• [Recorded data]

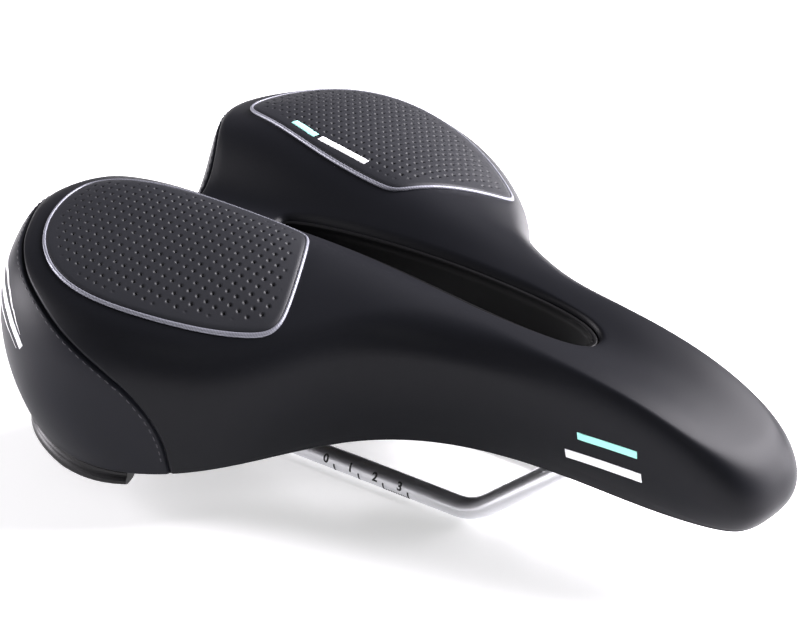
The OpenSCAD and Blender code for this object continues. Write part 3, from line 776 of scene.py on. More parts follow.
class Covers:
    """Front cover and rear cover: two skins that meet at a stitched seam."""

    def __init__(self, skin: Skin) -> None:
        """Keep the measured surface."""
        self.skin = skin

    def _grid(self) -> tuple[Array, int]:
        """Points of the whole skin, hem to channel, and the row that lies on the seam."""
        skin, sz, form = self.skin, self.skin.sizes, self.skin.form
        close = np.array(sz.close_rows)
        below, above = 22, 44
        columns = []
        edge, slot = form.edge_loop(), form.slot_loop()
        for c, share in enumerate(skin.shares):
            seam = skin.seam_run[c]
            base = form.hem(np.array([share]), np.zeros(1), np.zeros(1))[0]
            inward = form.hem(np.array([share]), np.ones(1), np.zeros(1))[0] - base
            room = seam - sz.hem_radius
            near = close[:-1] * min(1.0, max(room, 0.02) / (2 * close[-1]))
            far = near[-1] * close[-1] / close[-2]
            up = np.linspace(seam - room, seam - min(far, 0.6 * room), below)
            run = np.concatenate([up, (seam - near)[::-1]])
            s = form.place(np.array([share]), np.zeros(1))
            mouth = loop_at(slot, s)[0]
            span = np.linalg.norm(mouth - loop_at(edge, s)[0])
            end_v = 1 - sz.roll_radius / span
            end = np.interp(end_v, skin.v_fine, skin.run[c])
            run = np.concatenate([run, seam + close[1:],
                                  np.linspace(seam + close[-1], end, above)[1:]])
            v = skin.v_at(c, run)
            theta = np.linspace(0, math.pi / 2, sz.roll_rows + 1)[1:]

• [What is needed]
Would you copy out each line exactly as written?

• [Solution for this exercise]
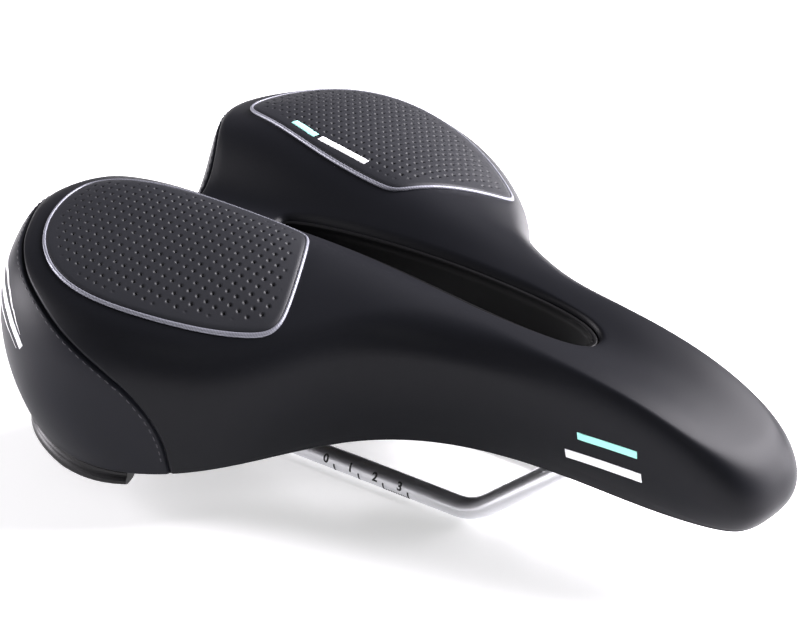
The OpenSCAD and Blender code for this object continues. Write part 3, from line 776 of scene.py on. More parts follow.
class Covers:
    """Front cover and rear cover: two skins that meet at a stitched seam."""

    def __init__(self, skin: Skin) -> None:
        """Keep the measured surface."""
        self.skin = skin

    def _grid(self) -> tuple[Array, int]:
        """Points of the whole skin, hem to channel, and the row that lies on the seam."""
        skin, sz, form = self.skin, self.skin.sizes, self.skin.form
        close = np.array(sz.close_rows)
        below, above = 22, 44
        columns = []
        edge, slot = form.edge_loop(), form.slot_loop()
        for c, share in enumerate(skin.shares):
            seam = skin.seam_run[c]
            base = form.hem(np.array([share]), np.zeros(1), np.zeros(1))[0]
            inward = form.hem(np.array([share]), np.ones(1), np.zeros(1))[0] - base
            room = seam - sz.hem_radius
            near = close[:-1] * min(1.0, max(room, 0.02) / (2 * close[-1]))
            far = near[-1] * close[-1] / close[-2]
            up = np.linspace(seam - room, seam - min(far, 0.6 * room), below)
            run = np.concatenate([up, (seam - near)[::-1]])
            s = form.place(np.array([share]), np.zeros(1))
            mouth = loop_at(slot, s)[0]
            span = np.linalg.norm(mouth - loop_at(edge, s)[0])
            end_v = 1 - sz.roll_radius / span
            end = np.interp(end_v, skin.v_fine, skin.run[c])
            run = np.concatenate([run, seam + close[1:],
                                  np.linspace(seam + close[-1], end, above)[1:]])
            v = skin.v_at(c, run)
            theta = np.linspace(0, math.pi / 2, sz.roll_rows + 1)[1:]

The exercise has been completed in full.